> [What is being asked]: Reproduce exactly the section that begins at the line containing "Turn this picture" and ends at the line containing "FLUTE_FOOT = 1.8 * MM", both lines included; omit all other lines.

> [Available data]:
···

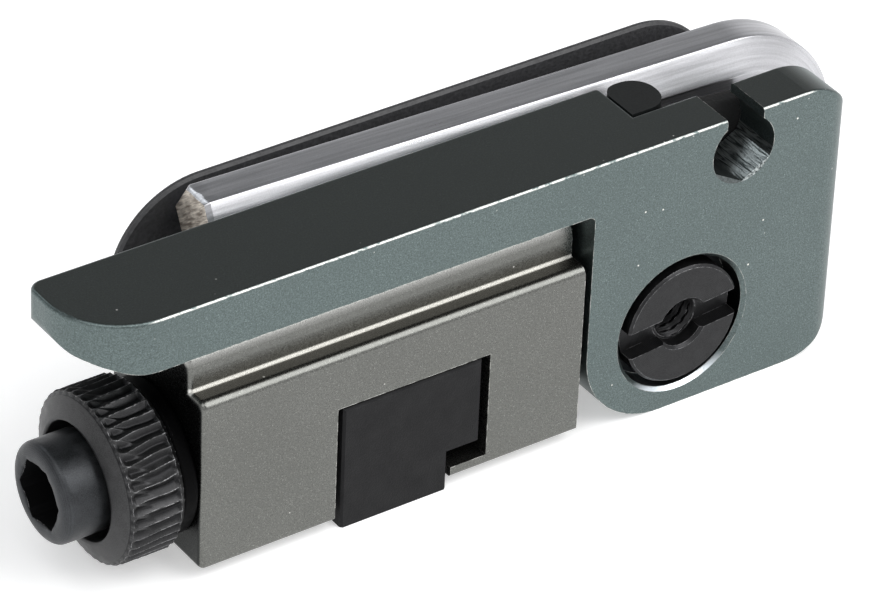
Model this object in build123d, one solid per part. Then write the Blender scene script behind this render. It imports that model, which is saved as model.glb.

···

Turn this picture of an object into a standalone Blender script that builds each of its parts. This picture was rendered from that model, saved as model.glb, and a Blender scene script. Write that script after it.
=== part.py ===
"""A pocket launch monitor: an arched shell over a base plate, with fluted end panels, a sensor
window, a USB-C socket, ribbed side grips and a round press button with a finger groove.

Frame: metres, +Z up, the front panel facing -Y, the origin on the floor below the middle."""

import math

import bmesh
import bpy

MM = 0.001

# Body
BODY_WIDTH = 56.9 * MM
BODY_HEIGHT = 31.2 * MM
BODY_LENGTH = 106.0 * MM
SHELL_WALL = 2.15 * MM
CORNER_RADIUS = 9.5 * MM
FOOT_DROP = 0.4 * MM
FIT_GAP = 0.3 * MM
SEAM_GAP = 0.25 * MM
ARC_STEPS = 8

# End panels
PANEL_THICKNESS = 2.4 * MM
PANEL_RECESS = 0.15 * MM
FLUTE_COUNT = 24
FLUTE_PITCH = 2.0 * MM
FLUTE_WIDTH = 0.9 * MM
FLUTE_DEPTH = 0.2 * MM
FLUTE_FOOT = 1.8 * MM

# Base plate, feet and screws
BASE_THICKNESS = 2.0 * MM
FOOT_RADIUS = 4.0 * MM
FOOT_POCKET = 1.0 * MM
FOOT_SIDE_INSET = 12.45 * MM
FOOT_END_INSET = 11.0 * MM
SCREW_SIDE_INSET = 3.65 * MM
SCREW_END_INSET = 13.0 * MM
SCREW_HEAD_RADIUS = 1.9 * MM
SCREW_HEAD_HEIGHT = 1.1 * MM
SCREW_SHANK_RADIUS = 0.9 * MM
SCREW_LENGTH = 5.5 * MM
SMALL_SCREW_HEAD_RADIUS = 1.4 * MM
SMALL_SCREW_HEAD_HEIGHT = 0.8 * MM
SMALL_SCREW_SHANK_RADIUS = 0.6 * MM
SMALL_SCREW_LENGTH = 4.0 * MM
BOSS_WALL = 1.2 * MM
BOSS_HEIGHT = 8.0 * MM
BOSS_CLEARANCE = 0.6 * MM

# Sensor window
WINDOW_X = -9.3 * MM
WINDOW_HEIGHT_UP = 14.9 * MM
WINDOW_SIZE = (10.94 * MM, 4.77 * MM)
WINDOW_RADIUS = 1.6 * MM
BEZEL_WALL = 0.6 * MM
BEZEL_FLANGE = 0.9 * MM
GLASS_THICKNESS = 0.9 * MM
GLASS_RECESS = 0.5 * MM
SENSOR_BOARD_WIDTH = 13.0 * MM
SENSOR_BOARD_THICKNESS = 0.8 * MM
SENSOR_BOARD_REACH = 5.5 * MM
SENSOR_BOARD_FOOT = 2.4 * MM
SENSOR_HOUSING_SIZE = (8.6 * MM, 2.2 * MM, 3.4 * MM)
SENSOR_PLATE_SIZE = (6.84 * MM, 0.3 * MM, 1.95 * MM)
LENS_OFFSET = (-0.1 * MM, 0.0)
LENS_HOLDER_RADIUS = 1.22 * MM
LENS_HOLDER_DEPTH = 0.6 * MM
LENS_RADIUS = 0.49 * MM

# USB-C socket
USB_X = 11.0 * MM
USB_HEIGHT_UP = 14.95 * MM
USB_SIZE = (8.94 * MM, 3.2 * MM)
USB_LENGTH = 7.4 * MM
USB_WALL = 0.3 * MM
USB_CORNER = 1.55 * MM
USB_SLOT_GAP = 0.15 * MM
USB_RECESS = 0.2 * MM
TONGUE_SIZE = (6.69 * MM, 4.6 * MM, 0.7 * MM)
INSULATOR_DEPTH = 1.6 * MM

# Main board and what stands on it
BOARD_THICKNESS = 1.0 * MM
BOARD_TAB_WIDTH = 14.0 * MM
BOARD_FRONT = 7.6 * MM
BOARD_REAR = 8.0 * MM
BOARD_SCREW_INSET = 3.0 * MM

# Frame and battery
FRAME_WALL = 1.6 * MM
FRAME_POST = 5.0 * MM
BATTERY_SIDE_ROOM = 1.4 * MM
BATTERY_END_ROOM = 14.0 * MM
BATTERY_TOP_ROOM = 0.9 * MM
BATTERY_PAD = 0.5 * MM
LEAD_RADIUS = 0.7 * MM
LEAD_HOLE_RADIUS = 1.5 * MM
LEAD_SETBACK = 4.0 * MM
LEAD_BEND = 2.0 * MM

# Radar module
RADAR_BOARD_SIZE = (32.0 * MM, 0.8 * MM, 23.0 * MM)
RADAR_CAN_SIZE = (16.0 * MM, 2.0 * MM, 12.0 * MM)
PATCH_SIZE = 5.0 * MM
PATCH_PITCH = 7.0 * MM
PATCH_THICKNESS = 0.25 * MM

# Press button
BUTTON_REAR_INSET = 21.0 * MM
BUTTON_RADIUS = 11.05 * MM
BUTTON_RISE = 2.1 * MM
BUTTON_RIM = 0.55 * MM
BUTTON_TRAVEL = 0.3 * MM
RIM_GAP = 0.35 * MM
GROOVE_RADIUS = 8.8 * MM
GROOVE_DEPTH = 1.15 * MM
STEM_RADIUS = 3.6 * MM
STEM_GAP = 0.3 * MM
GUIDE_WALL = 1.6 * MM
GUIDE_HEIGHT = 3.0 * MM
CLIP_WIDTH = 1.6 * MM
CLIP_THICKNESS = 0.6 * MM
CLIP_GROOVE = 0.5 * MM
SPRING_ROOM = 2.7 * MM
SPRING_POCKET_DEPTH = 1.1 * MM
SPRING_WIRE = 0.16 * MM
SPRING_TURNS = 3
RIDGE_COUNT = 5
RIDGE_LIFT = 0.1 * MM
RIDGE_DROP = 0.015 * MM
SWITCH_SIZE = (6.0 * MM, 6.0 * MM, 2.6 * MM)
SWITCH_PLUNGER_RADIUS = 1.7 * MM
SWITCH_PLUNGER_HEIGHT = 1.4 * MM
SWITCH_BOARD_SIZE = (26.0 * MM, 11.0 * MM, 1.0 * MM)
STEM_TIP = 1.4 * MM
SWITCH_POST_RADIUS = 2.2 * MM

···

> [Task output]:
Turn this picture of an object into a standalone Blender script that builds each of its parts. This picture was rendered from that model, saved as model.glb, and a Blender scene script. Write that script after it.
=== part.py ===
"""A pocket launch monitor: an arched shell over a base plate, with fluted end panels, a sensor
window, a USB-C socket, ribbed side grips and a round press button with a finger groove.

Frame: metres, +Z up, the front panel facing -Y, the origin on the floor below the middle."""

import math

import bmesh
import bpy

MM = 0.001

# Body
BODY_WIDTH = 56.9 * MM
BODY_HEIGHT = 31.2 * MM
BODY_LENGTH = 106.0 * MM
SHELL_WALL = 2.15 * MM
CORNER_RADIUS = 9.5 * MM
FOOT_DROP = 0.4 * MM
FIT_GAP = 0.3 * MM
SEAM_GAP = 0.25 * MM
ARC_STEPS = 8

# End panels
PANEL_THICKNESS = 2.4 * MM
PANEL_RECESS = 0.15 * MM
FLUTE_COUNT = 24
FLUTE_PITCH = 2.0 * MM
FLUTE_WIDTH = 0.9 * MM
FLUTE_DEPTH = 0.2 * MM
FLUTE_FOOT = 1.8 * MM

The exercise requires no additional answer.